Find each line with "handed" and copy it.

====== Extracted entries

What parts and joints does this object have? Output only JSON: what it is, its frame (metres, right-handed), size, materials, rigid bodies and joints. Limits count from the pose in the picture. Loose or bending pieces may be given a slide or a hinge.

============
====== Extracted entries

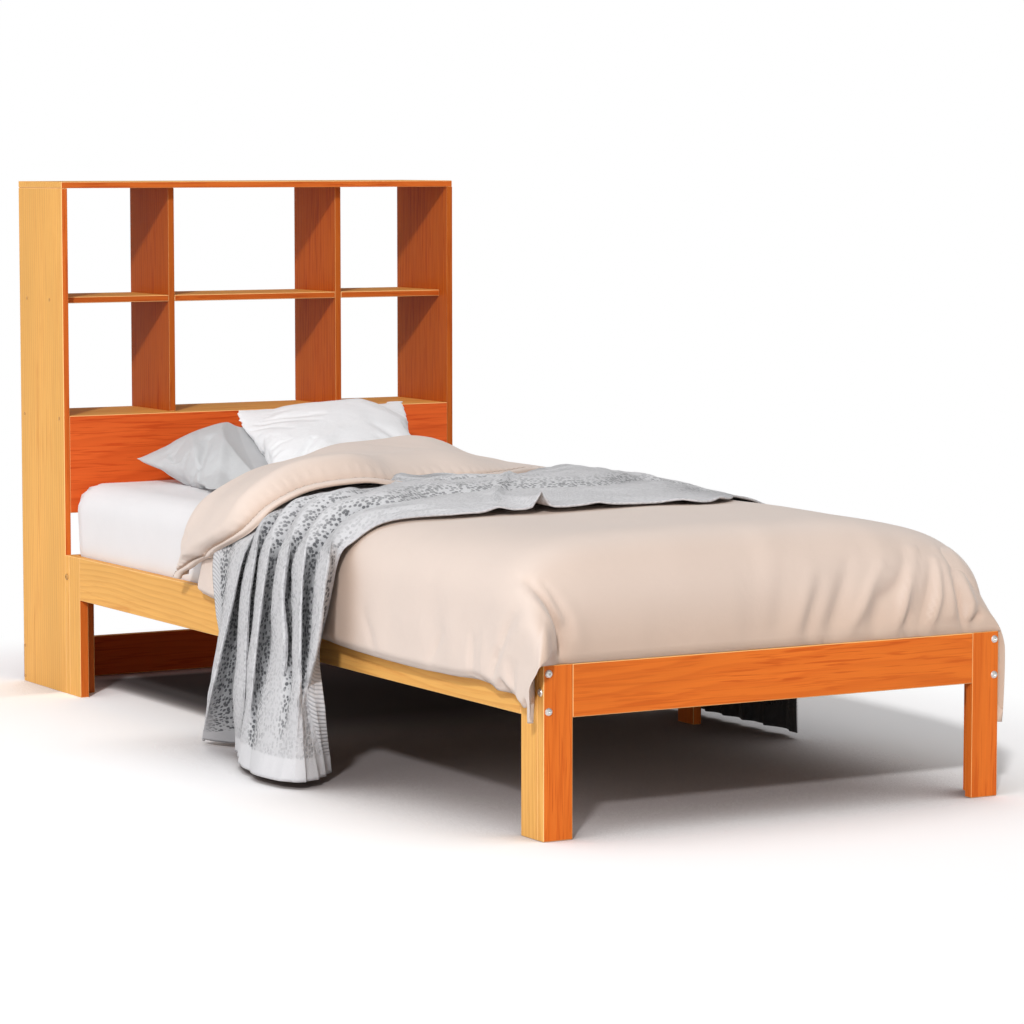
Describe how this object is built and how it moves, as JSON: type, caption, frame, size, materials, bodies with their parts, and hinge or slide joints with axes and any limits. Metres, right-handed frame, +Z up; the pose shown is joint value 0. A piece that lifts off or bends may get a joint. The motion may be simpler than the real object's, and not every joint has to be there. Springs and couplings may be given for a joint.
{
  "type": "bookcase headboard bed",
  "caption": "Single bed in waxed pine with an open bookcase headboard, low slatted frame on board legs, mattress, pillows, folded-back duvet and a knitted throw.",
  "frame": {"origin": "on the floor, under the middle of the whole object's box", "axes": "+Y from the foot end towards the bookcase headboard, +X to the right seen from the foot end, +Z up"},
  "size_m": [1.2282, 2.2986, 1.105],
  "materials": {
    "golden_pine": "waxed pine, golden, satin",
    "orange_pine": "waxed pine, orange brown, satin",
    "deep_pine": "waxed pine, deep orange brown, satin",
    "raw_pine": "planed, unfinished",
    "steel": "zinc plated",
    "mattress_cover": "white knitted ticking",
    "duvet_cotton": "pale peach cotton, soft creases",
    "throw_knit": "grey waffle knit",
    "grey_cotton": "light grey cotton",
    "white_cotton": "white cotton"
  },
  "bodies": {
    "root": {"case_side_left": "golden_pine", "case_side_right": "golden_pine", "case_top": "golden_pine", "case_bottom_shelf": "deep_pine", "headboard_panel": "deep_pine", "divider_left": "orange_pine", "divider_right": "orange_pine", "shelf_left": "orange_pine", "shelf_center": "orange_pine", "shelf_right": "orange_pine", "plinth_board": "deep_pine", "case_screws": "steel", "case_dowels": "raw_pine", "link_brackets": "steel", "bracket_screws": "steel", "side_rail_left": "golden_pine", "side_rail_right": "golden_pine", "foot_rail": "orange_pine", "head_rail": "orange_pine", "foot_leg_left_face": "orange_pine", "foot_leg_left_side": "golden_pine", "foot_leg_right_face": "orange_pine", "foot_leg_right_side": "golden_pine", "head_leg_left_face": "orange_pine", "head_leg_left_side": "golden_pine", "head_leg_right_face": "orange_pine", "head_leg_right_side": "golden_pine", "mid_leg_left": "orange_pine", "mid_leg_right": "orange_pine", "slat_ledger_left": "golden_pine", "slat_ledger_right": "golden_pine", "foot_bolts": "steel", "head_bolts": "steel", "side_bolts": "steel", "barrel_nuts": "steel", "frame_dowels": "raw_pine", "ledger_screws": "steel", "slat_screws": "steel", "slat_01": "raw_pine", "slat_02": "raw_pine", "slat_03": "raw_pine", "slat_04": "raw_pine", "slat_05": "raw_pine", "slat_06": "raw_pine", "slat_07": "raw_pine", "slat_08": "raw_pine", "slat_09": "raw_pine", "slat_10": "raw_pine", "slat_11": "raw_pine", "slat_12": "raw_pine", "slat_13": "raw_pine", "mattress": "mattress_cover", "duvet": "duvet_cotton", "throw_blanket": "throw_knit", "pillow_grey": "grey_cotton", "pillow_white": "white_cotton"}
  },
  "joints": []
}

============

Solution
What parts and joints does this object have? Output only JSON: what it is, its frame (metres, right-handed), size, materials, rigid bodies and joints. Limits count from the pose in the picture. Loose or bending pieces may be given a slide or a hinge.
Describe how this object is built and how it moves, as JSON: type, caption, frame, size, materials, bodies with their parts, and hinge or slide joints with axes and any limits. Metres, right-handed frame, +Z up; the pose shown is joint value 0. A piece that lifts off or bends may get a joint. The motion may be simpler than the real object's, and not every joint has to be there. Springs and couplings may be given for a joint.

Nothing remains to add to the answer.